01 giugno 2017

MANUELA BUSALLA, SUITE KANDINSKIJ


Suite Kandinskij
Dai tempi moderati e lenti a quelli più sincopati.
Il fondatore dell’astrattismo e la polifonia cromatica
delle sue opere in mostra al MUDEC di Milano

Un viaggio onirico, sospeso tra la dimensione reale e quell’universo ideale che prende forma di fronte agli occhi dell’osservatore. Kandinskij, il cavaliere errante è proprio questo, una mostra pensata per documentare il sorprendente percorso verso l’astrazione dell’artista russo, nato a Mosca nel 1866 e morto a Neuilly-sur-Seine nel 1944. E al MUDEC di Milano – fino al 9 luglio – si puntano i riflettori su tele, acquerelli, incisioni e xilografie che duettano con icone, stampe popolari e oggetti decorativi selezionati per enfatizzare le suggestioni di cui si nutrì quello che fu l’indiscusso padre dell’astrattismo.
In una galleria di quarantanove opere e ottantacinque raffinati esempi di arte decorativa – nel centenario della Rivoluzione russa – sfilano alcuni dei capolavori di un esaltante cromatismo, sintesi nervosa di pennellate che si organizzano in presenze autonome di forme vibranti. Sono segno e colore su spazi prospettici entro i quali Kandinskij riduce la percezione visuale del soggetto per dare voce a intime riflessioni, cifra espressiva di astrazione pura.
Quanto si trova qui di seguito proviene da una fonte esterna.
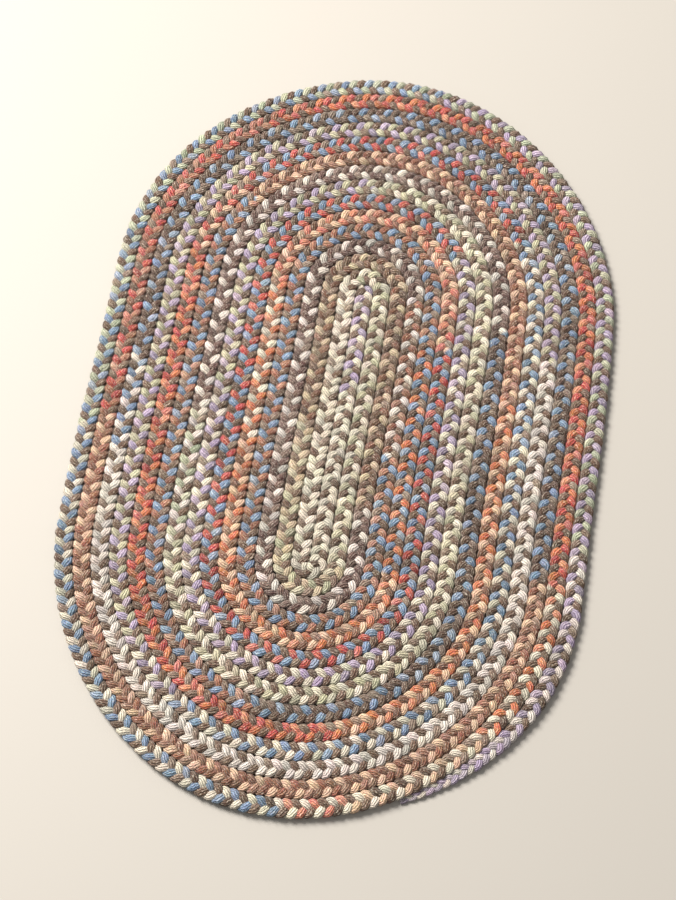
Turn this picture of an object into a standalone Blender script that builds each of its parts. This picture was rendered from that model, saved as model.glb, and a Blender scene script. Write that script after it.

Non a caso a definire il suo codice simbolico arrivano «vibrazioni… che la risonanza interiore del reale genera nello spirito umano», come dirà lui stesso. Poi è la musica a occupare la scena, perché «la più astratta delle arti» informa di sé i capolavori della maturità. È il caso del primo dipinto astratto, Quadro con cerchio (1911), di Ouverture musicale (1919) e Tratto nero (1920), capolavori le cui nuance sfoggiano ritmi di sostenuta e serrata cadenza.
Ma prima di arrivare all’astrattismo, Kandinskij si fa notare per una scrittura figurale di più classica struttura. Senza mai perdere in valore poetico, nella sua produzione si coglie il lessico visivo dell’infanzia, quel mezzo privilegiato per contemplare con sguardo libero e autonomo. Fiabe tedesche e russe, cavalli e cavalieri sono protagonisti di tele in cui coesistono magistralmente la modalità astratta e quella figurativa. Se Il porto di Odessa del 1898 ce lo dimostra alla perfezione, Paesaggio invernale 1 (1909) stupisce ancora di più per un’incredibile esplosione di colore. Giallo, rosa, celeste, blu e verde – come su un pentagramma – compongono una sinfonia che fa pensare alle sperimentazioni musicali dell’austriaco Arnold Schönberg.
Per comprendere a fondo la cifra di Kandinskij non si può prescindere dal suo viaggio nel governatorato di Vologda, tantomeno da Mosca, città natale e «diapason delle ispirazioni di pittore». Temi allegorici, persino “cavallereschi”, esibiscono un tratto romantico e visionario che sfocia poi in forme espressionistiche. Basti pensare a Il cavaliere (San Giorgio) del 1914-15. Ma non è ancora tutto. Questa sofisticata mostra è l’occasione per ammirare anche opere spesso rimaste nel deposito del museo di Tbilisi (delle quali non esistono neppure foto d’epoca), provenienti da collezioni private o dalle più importanti gallerie russe, georgiane e armene.
Artista tra i più influenti di tutto il Novecento, Vasilij Kandinskij amava dire: «Per anni ho cercato che gli spettatori passeggiassero nei miei quadri: volevo costringerli a dimenticarsi, a sparire addirittura lì dentro». E In viaggio verso l’astrazione – questo il sottotitolo della mostra – è la promessa mantenuta. Attraverso una palette dalla forte personalità si rivela l’anima di un artista che ha conosciuto i post-impressionisti e i Fauves, ha sposato e poi abbandonato le geometrie del Bauhaus. E ha scoperto la magia del colore approdando alla conquista dell’astrazione, dopo un intricato percorso intellettuale. Profondamente spirituale per molti versi, prima ancora che pittorico.